● Exercise: Repeat the entire listing exactly.
BEGIN Raw data
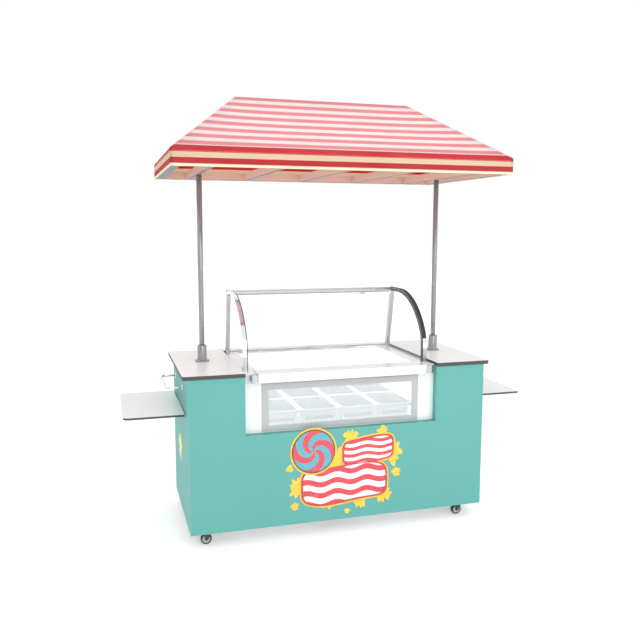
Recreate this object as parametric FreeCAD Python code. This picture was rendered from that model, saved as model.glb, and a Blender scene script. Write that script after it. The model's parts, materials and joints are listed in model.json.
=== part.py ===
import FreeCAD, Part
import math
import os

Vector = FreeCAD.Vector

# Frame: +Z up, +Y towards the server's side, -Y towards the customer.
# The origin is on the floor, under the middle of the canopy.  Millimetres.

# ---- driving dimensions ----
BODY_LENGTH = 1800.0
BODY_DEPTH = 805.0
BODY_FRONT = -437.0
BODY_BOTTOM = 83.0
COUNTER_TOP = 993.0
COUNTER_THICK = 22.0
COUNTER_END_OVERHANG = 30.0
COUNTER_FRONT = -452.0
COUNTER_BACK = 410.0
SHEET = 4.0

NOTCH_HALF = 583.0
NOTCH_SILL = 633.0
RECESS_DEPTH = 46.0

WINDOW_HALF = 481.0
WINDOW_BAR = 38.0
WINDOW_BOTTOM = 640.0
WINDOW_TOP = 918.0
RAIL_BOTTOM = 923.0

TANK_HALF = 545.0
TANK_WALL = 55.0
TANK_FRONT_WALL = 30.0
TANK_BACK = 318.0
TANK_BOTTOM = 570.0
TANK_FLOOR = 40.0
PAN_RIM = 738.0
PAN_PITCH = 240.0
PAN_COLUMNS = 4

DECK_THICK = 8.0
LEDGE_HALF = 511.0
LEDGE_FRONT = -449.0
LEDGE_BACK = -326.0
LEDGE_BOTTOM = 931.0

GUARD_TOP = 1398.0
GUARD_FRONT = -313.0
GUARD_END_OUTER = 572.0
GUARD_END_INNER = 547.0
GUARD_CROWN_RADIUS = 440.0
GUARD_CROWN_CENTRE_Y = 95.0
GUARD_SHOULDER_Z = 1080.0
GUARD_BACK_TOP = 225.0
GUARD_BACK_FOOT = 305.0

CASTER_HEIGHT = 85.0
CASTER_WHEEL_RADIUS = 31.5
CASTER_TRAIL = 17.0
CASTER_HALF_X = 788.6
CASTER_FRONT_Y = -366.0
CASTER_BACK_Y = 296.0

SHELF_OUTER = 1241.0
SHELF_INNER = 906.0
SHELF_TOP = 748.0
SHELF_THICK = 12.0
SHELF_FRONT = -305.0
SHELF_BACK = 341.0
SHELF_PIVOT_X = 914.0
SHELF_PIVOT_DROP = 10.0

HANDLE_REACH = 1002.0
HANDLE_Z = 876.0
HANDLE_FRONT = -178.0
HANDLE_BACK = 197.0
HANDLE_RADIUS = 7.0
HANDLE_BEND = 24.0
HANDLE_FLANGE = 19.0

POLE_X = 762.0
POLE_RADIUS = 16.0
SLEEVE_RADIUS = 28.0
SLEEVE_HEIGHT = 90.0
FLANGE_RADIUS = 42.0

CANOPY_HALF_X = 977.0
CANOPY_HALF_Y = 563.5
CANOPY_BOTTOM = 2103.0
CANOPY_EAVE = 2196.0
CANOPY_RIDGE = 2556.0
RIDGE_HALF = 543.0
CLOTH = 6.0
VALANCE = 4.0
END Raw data
● The reply:
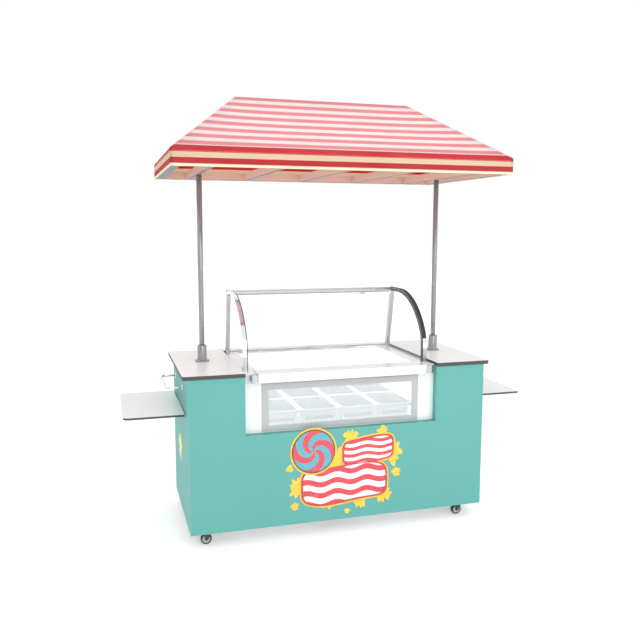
Recreate this object as parametric FreeCAD Python code. This picture was rendered from that model, saved as model.glb, and a Blender scene script. Write that script after it. The model's parts, materials and joints are listed in model.json.
=== part.py ===
import FreeCAD, Part
import math
import os

Vector = FreeCAD.Vector

# Frame: +Z up, +Y towards the server's side, -Y towards the customer.
# The origin is on the floor, under the middle of the canopy.  Millimetres.

# ---- driving dimensions ----
BODY_LENGTH = 1800.0
BODY_DEPTH = 805.0
BODY_FRONT = -437.0
BODY_BOTTOM = 83.0
COUNTER_TOP = 993.0
COUNTER_THICK = 22.0
COUNTER_END_OVERHANG = 30.0
COUNTER_FRONT = -452.0
COUNTER_BACK = 410.0
SHEET = 4.0

NOTCH_HALF = 583.0
NOTCH_SILL = 633.0
RECESS_DEPTH = 46.0

WINDOW_HALF = 481.0
WINDOW_BAR = 38.0
WINDOW_BOTTOM = 640.0
WINDOW_TOP = 918.0
RAIL_BOTTOM = 923.0

TANK_HALF = 545.0
TANK_WALL = 55.0
TANK_FRONT_WALL = 30.0
TANK_BACK = 318.0
TANK_BOTTOM = 570.0
TANK_FLOOR = 40.0
PAN_RIM = 738.0
PAN_PITCH = 240.0
PAN_COLUMNS = 4

DECK_THICK = 8.0
LEDGE_HALF = 511.0
LEDGE_FRONT = -449.0
LEDGE_BACK = -326.0
LEDGE_BOTTOM = 931.0

GUARD_TOP = 1398.0
GUARD_FRONT = -313.0
GUARD_END_OUTER = 572.0
GUARD_END_INNER = 547.0
GUARD_CROWN_RADIUS = 440.0
GUARD_CROWN_CENTRE_Y = 95.0
GUARD_SHOULDER_Z = 1080.0
GUARD_BACK_TOP = 225.0
GUARD_BACK_FOOT = 305.0

CASTER_HEIGHT = 85.0
CASTER_WHEEL_RADIUS = 31.5
CASTER_TRAIL = 17.0
CASTER_HALF_X = 788.6
CASTER_FRONT_Y = -366.0
CASTER_BACK_Y = 296.0

SHELF_OUTER = 1241.0
SHELF_INNER = 906.0
SHELF_TOP = 748.0
SHELF_THICK = 12.0
SHELF_FRONT = -305.0
SHELF_BACK = 341.0
SHELF_PIVOT_X = 914.0
SHELF_PIVOT_DROP = 10.0

HANDLE_REACH = 1002.0
HANDLE_Z = 876.0
HANDLE_FRONT = -178.0
HANDLE_BACK = 197.0
HANDLE_RADIUS = 7.0
HANDLE_BEND = 24.0
HANDLE_FLANGE = 19.0

POLE_X = 762.0
POLE_RADIUS = 16.0
SLEEVE_RADIUS = 28.0
SLEEVE_HEIGHT = 90.0
FLANGE_RADIUS = 42.0

CANOPY_HALF_X = 977.0
CANOPY_HALF_Y = 563.5
CANOPY_BOTTOM = 2103.0
CANOPY_EAVE = 2196.0
CANOPY_RIDGE = 2556.0
RIDGE_HALF = 543.0
CLOTH = 6.0
VALANCE = 4.0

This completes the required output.